Mais les Compagnons le disputèrent pour l’en empêcher. An-Nuʿaymân se leva et alla le porter à un autre endroit, comme il le lui fut demandé. Quel est cet autre endroit où An-Nuʿaymân l’a porté ? En fait il se contenta de le déplacer très près de l’endroit où le vieil homme se trouvait auparavant et l’assit là, toujours dans la mosquée ! Makhramah se fit alors réprimander et on le fit lever à nouveau. Le pauvre vieil homme en fut affligé et dit : "Qui a fait ceci ? ". " An-Nuʿaymân Ibn Amr, " lui a-t-on répondu. Le vieil homme jura qu’il frapperait An-Nuʿaymân sur la tête avec son bâton s’il le rencontrait.
An-Nuʿaymân s’en alla puis revint. Il devait certainement préparer une de ses farces. Il vit ʿUthmân Ibn Affân, le commandeur des croyants, faisant sa prière dans la mosquée. Rien ne pouvait distraire ʿUthmân de sa prière. An-Nuʿaymân vit également Makhramah. Il alla vers lui, changea sa voix et lui dit : " Voulez-vous que je vous mène à An-Nuʿaymân ?". Le vieil homme se rappela ce que An-Nuʿaymân lui avait fait. Il se souvint de la promesse qu’il avait faite de le châtier et s’écria : " Oui ! Où est il ? ". An-Nuʿaymân le prit par la main et le mena à l’endroit où le Calife ʿUthmân se tenait et lui indiqua : " Il est ici ! " Le vieil homme leva son bâton et frappa la tête de ʿUthmân jusqu’à le faire saigner.
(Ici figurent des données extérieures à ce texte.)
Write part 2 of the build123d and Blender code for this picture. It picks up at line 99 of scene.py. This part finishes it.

Les gens s’écrièrent : " C’est Amir Al-Muminin ! (le Commandeur des Croyants) ". Makhramah fut entraîné loin tandis que d’autres voulurent s’occuper de An-Nuʿaymân mais ʿUthmân les retint et leur demanda de le laisser en paix. Malgré les coups qu’il reçut, ʿUthmân rit de ce qu’avait fait An-Nuʿaymân.
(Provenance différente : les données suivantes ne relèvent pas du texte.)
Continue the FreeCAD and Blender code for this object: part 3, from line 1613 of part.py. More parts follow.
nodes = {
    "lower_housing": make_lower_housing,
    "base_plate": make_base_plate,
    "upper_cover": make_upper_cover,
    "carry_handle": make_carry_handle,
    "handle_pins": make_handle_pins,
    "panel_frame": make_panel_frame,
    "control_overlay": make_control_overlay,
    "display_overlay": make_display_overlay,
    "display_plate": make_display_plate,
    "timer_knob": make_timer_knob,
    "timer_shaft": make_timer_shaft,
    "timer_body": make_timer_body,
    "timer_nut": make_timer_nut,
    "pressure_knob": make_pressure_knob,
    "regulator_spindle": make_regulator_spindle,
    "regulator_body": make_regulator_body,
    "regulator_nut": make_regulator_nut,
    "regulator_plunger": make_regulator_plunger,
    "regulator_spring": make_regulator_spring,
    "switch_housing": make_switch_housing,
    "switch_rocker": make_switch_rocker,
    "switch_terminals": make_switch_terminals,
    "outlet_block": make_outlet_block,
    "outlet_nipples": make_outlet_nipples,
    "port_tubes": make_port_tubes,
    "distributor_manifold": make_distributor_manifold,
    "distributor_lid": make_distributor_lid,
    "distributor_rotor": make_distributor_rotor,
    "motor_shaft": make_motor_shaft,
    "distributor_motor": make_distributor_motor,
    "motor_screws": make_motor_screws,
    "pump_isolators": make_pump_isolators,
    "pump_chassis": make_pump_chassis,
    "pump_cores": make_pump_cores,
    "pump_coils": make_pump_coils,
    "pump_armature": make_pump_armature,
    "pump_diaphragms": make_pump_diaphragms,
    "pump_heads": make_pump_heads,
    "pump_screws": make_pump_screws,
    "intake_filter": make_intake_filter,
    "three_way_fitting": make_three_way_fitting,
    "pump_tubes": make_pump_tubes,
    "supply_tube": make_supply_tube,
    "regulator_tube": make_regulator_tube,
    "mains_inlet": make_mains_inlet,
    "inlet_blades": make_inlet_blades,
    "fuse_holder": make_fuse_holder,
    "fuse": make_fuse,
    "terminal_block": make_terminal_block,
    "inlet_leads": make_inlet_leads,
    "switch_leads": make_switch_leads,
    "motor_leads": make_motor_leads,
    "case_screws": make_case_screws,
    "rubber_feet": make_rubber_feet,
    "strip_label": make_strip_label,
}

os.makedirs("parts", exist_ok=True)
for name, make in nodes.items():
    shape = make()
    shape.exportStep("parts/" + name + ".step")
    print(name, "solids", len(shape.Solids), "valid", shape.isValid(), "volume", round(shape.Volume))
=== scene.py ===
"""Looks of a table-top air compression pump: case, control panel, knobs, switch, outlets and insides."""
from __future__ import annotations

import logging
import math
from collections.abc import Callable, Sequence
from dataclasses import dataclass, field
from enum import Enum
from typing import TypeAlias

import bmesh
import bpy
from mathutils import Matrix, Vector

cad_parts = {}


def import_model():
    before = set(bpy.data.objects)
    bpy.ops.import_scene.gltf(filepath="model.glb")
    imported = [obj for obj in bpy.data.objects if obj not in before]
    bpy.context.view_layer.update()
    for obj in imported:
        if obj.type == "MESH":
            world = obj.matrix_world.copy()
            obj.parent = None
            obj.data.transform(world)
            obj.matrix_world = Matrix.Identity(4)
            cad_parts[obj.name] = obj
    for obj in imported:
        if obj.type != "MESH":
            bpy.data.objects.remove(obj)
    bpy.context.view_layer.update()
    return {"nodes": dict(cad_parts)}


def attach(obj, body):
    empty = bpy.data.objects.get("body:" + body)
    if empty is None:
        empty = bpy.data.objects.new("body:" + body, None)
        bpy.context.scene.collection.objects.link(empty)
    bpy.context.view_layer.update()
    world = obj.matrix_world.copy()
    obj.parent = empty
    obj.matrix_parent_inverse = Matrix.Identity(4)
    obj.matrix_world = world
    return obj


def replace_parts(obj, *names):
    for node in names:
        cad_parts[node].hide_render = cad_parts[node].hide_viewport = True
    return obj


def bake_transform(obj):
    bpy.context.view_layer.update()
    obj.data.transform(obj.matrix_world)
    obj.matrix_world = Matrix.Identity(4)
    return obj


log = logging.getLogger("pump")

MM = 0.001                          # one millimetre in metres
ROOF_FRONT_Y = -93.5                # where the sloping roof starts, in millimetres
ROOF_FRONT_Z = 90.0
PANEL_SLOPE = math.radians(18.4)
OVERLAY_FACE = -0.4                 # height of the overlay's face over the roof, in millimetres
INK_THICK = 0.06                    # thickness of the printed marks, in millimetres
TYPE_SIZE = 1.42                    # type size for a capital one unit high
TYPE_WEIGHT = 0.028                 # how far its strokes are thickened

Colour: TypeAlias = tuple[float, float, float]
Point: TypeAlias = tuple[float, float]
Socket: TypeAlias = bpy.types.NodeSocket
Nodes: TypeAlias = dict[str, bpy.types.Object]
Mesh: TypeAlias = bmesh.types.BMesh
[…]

An-Nuʿaymân vécut jusqu’ à la période du califat de Muʿawiyah. C’est alors que la fitnah et la discorde emplirent son cœur d’angoisse et de tristesse. Il perdit sa gaieté légendaire et on ne l’entendit plus jamais rire.
Traduit de l’anglais de Companions of The Prophet, volume 1, de Abdul Wâhid Hâmid.